Below this line is the material. Write out only its lines from the one containing "column in columns])" through the one containing "cad_parts[node].hide_render = cad_parts[node].hide_viewport", both kept, exactly.
─── Dataset records ───
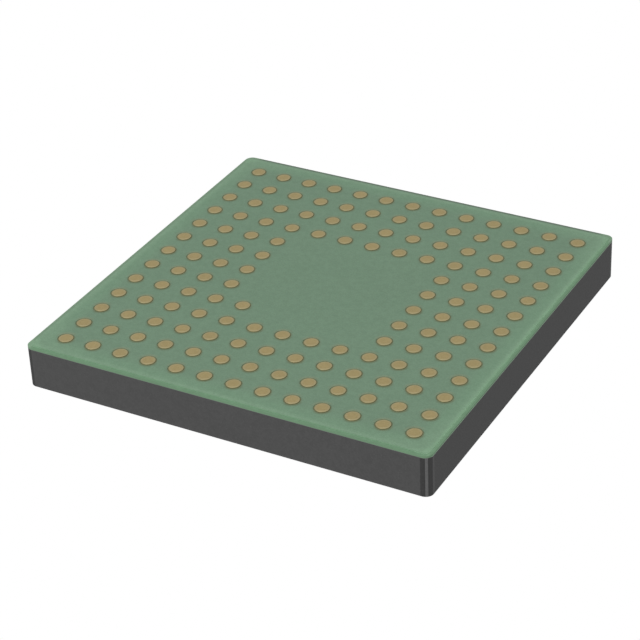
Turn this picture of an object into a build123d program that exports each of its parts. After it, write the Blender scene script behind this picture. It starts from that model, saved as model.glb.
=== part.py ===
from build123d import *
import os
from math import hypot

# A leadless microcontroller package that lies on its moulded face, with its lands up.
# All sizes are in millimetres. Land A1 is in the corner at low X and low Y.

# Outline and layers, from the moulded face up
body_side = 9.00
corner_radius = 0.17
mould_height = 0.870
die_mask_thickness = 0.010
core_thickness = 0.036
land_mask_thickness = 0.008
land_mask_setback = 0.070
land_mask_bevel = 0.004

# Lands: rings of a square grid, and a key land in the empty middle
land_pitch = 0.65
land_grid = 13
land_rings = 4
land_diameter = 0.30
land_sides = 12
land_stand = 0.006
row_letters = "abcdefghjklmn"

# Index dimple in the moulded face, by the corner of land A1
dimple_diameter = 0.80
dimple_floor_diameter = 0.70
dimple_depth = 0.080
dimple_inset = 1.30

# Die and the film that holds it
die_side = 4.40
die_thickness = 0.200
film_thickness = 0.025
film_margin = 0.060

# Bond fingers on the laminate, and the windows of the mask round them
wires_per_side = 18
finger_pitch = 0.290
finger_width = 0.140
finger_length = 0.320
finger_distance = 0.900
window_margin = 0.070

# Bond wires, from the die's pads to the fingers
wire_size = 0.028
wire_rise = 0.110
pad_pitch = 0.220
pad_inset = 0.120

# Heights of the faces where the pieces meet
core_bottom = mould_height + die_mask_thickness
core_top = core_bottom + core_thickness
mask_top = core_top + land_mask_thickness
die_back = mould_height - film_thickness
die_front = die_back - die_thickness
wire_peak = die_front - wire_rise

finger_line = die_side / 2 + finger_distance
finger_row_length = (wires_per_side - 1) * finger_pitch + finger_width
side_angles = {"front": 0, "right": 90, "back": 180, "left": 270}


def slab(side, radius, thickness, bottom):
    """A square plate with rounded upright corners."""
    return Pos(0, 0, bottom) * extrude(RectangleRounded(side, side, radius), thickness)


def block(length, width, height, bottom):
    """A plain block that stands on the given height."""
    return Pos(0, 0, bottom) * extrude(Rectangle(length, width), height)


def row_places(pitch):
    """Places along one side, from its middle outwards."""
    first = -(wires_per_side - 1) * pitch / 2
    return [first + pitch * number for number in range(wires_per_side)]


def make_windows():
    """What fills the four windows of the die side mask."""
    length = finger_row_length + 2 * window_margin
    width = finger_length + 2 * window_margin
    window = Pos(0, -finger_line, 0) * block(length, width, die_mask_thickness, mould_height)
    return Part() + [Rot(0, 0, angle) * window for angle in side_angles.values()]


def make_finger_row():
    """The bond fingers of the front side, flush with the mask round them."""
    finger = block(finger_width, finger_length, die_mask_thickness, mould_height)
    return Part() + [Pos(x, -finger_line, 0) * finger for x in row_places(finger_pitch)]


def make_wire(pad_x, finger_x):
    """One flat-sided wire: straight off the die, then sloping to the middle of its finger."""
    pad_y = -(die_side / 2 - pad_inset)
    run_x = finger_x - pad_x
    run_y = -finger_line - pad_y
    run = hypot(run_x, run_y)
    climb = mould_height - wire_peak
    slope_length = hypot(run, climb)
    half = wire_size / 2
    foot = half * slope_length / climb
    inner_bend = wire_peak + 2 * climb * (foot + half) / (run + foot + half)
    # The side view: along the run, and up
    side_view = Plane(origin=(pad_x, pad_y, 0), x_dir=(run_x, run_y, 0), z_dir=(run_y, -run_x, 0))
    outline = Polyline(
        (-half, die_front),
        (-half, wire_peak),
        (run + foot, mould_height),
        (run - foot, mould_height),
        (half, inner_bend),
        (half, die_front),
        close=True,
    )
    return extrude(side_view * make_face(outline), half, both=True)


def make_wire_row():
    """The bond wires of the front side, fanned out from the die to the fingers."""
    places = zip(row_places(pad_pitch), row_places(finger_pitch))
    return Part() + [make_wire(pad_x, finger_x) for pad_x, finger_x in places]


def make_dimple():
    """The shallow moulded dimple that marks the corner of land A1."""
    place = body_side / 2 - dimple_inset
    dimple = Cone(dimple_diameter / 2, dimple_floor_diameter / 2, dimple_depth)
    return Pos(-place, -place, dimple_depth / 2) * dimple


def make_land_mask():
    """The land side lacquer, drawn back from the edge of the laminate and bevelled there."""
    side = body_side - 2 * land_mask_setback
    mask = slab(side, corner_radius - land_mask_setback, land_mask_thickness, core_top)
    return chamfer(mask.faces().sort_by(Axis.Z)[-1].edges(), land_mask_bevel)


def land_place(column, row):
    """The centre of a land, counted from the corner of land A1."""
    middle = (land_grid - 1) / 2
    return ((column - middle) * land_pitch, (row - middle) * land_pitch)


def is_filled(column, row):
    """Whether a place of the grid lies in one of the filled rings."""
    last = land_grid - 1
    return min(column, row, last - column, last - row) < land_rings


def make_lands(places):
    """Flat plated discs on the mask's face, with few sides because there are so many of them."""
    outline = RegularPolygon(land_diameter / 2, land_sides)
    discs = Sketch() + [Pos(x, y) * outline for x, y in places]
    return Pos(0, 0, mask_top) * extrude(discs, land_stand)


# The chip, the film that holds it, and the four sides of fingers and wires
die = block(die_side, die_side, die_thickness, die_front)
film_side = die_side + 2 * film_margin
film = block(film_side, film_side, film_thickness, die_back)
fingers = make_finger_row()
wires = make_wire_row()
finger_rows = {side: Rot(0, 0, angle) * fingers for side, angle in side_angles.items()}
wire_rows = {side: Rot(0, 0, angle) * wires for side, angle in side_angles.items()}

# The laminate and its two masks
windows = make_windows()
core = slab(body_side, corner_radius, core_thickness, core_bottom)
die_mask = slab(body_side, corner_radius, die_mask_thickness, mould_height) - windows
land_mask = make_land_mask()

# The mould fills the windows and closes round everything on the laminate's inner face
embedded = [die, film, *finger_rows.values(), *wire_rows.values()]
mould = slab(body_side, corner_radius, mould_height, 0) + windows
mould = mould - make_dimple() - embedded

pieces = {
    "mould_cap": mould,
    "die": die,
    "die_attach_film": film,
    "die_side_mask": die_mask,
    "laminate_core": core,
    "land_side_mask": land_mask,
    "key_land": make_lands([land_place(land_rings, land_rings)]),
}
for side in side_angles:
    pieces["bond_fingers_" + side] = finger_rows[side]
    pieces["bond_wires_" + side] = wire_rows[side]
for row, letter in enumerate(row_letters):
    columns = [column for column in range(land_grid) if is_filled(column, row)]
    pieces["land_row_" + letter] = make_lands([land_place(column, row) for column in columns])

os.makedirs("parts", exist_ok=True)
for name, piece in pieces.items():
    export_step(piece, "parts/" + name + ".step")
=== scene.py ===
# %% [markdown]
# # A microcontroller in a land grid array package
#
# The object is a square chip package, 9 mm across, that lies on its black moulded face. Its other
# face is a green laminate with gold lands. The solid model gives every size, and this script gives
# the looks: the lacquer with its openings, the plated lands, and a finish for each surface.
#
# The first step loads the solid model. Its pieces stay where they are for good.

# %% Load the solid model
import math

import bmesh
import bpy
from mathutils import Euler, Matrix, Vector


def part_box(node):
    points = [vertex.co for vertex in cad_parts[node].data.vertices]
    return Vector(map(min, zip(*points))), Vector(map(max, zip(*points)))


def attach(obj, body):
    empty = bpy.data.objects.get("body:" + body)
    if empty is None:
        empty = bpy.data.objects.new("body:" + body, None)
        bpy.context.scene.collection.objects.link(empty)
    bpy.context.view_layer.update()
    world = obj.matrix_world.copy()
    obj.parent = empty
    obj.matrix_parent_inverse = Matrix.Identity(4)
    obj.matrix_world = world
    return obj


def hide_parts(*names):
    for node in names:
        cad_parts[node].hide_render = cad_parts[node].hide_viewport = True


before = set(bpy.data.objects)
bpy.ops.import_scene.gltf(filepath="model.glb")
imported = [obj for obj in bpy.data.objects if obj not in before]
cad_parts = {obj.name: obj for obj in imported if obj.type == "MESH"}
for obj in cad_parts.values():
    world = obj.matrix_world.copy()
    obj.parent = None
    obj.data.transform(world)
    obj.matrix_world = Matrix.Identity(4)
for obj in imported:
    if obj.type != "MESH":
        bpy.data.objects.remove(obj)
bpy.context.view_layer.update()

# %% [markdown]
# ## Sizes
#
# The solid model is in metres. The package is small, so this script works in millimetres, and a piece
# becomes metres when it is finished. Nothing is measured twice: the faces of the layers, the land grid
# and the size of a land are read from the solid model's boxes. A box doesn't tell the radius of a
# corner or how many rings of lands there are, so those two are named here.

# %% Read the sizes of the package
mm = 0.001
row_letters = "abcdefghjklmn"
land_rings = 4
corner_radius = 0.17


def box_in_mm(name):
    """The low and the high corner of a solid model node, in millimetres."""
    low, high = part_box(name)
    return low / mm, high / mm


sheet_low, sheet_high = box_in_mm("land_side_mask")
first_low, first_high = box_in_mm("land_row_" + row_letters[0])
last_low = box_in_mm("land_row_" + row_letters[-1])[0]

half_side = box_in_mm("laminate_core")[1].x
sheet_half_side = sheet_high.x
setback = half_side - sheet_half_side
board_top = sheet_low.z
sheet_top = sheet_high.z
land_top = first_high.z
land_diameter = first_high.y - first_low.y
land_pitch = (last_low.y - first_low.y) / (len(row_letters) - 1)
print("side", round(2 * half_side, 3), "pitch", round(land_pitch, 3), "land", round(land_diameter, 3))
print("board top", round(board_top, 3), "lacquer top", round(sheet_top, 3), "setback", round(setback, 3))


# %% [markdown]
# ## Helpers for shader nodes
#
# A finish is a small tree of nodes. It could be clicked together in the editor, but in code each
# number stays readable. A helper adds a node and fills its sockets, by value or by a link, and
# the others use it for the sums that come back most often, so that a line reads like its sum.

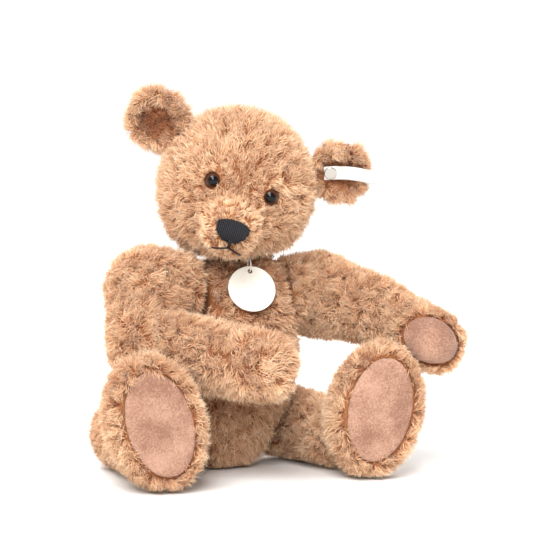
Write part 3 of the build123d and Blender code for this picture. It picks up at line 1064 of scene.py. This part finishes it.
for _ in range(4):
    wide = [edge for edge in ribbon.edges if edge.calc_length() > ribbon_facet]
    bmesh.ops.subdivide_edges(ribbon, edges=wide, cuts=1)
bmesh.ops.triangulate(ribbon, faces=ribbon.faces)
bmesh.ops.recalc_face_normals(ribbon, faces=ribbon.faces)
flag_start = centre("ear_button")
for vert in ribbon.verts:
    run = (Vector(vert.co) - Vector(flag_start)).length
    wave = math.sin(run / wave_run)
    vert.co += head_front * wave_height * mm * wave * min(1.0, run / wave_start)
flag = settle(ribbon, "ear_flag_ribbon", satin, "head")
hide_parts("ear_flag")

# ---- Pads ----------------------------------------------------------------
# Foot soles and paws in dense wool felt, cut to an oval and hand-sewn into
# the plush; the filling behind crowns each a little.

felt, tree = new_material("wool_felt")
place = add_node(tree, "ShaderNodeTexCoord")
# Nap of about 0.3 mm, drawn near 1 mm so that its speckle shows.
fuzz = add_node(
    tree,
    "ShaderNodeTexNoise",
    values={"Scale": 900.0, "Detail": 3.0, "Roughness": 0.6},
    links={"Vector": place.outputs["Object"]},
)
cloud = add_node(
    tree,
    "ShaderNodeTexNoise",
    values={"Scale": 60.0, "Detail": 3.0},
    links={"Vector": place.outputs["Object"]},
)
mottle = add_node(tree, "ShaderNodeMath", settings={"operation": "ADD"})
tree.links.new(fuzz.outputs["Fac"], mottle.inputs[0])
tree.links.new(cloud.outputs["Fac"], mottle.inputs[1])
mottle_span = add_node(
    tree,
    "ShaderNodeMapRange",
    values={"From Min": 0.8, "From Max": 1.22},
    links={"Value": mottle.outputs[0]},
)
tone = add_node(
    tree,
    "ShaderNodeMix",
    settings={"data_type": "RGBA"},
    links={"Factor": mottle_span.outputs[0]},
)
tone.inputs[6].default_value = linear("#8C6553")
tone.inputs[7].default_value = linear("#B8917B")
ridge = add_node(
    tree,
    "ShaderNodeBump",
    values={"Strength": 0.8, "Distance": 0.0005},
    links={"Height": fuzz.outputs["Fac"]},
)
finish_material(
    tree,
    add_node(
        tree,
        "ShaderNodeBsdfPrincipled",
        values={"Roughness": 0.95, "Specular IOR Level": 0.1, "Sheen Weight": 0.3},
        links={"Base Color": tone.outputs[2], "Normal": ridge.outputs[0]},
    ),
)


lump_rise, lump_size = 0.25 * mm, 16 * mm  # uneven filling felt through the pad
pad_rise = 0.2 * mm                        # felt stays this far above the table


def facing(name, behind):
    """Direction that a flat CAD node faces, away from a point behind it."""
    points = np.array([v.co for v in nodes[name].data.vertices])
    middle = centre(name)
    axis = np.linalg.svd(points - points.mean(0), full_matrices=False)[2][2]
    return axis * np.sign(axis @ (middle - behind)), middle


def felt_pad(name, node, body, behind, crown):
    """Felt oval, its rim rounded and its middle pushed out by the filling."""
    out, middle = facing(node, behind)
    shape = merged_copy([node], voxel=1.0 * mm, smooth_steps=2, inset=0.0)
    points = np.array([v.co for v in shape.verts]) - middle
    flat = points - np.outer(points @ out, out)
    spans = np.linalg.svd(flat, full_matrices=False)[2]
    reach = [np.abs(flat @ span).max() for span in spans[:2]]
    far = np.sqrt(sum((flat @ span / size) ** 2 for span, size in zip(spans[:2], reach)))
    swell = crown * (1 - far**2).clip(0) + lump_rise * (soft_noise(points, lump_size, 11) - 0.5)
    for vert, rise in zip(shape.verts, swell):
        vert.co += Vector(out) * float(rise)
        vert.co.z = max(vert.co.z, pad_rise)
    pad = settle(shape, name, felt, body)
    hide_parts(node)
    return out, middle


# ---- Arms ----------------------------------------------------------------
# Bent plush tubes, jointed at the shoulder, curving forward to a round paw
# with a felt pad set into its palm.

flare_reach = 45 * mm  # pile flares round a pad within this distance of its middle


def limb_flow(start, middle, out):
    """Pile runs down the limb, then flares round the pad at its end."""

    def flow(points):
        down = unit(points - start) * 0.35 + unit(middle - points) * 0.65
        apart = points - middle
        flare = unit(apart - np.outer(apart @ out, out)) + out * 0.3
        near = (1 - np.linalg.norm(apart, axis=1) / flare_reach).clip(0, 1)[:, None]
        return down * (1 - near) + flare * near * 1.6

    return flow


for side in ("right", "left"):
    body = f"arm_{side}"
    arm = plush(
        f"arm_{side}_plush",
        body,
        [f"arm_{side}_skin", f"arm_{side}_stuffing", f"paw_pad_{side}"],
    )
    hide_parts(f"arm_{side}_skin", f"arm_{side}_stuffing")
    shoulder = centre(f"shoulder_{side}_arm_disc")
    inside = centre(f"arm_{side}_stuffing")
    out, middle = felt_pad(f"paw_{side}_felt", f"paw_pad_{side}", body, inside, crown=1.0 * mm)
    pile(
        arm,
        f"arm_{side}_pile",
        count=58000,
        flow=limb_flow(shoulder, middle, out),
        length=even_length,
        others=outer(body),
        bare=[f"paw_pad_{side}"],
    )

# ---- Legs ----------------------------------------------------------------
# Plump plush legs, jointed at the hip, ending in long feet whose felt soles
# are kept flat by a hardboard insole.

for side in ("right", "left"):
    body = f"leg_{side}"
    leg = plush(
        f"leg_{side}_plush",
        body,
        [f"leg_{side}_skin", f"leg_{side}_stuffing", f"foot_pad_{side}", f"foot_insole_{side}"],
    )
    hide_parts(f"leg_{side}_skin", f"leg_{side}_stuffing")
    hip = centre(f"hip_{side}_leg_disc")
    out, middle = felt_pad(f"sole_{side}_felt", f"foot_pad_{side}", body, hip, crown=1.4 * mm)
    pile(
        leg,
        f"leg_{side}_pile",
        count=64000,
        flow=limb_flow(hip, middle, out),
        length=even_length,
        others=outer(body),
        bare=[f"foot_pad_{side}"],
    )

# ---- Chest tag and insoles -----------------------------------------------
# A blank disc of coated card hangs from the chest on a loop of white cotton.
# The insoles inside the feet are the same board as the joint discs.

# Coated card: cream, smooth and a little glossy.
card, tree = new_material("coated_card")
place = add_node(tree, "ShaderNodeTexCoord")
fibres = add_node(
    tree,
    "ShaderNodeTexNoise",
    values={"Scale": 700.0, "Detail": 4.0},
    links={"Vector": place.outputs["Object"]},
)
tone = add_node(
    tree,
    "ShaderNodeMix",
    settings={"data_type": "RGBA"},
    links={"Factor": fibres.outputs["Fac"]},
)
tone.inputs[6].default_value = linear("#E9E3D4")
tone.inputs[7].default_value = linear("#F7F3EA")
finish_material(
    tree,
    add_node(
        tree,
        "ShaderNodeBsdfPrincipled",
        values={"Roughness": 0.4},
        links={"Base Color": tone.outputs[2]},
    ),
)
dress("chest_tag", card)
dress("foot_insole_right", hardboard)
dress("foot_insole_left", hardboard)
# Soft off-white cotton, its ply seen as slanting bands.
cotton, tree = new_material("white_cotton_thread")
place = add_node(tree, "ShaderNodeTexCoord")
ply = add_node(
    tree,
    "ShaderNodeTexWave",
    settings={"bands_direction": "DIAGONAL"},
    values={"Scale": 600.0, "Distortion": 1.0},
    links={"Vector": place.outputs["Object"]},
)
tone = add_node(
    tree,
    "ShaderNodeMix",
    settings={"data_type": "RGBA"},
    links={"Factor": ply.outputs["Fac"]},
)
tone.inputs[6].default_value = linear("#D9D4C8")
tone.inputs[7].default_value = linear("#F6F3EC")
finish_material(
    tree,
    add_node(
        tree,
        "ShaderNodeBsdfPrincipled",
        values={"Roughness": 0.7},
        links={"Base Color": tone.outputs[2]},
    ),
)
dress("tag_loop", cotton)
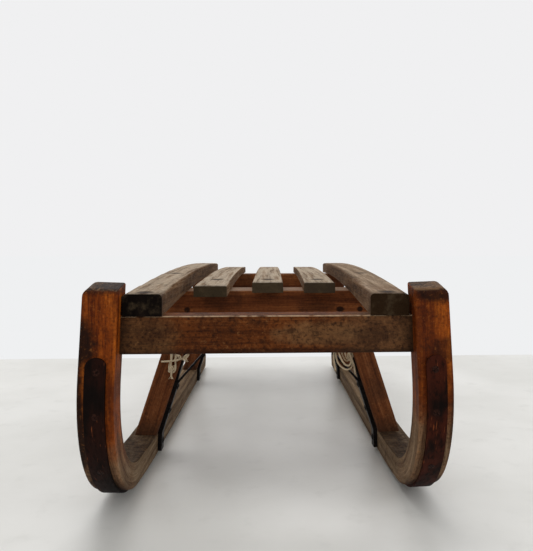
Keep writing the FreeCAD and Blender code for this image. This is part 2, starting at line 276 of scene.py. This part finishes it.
───
■ **Output below**
    pieces["land_row_" + letter] = make_lands([land_place(column, row) for column in columns])

os.makedirs("parts", exist_ok=True)
for name, piece in pieces.items():
    export_step(piece, "parts/" + name + ".step")
=== scene.py ===
# %% [markdown]
# # A microcontroller in a land grid array package
#
# The object is a square chip package, 9 mm across, that lies on its black moulded face. Its other
# face is a green laminate with gold lands. The solid model gives every size, and this script gives
# the looks: the lacquer with its openings, the plated lands, and a finish for each surface.
#
# The first step loads the solid model. Its pieces stay where they are for good.

# %% Load the solid model
import math

import bmesh
import bpy
from mathutils import Euler, Matrix, Vector


def part_box(node):
    points = [vertex.co for vertex in cad_parts[node].data.vertices]
    return Vector(map(min, zip(*points))), Vector(map(max, zip(*points)))


def attach(obj, body):
    empty = bpy.data.objects.get("body:" + body)
    if empty is None:
        empty = bpy.data.objects.new("body:" + body, None)
        bpy.context.scene.collection.objects.link(empty)
    bpy.context.view_layer.update()
    world = obj.matrix_world.copy()
    obj.parent = empty
    obj.matrix_parent_inverse = Matrix.Identity(4)
    obj.matrix_world = world
    return obj


def hide_parts(*names):
    for node in names:
        cad_parts[node].hide_render = cad_parts[node].hide_viewport = True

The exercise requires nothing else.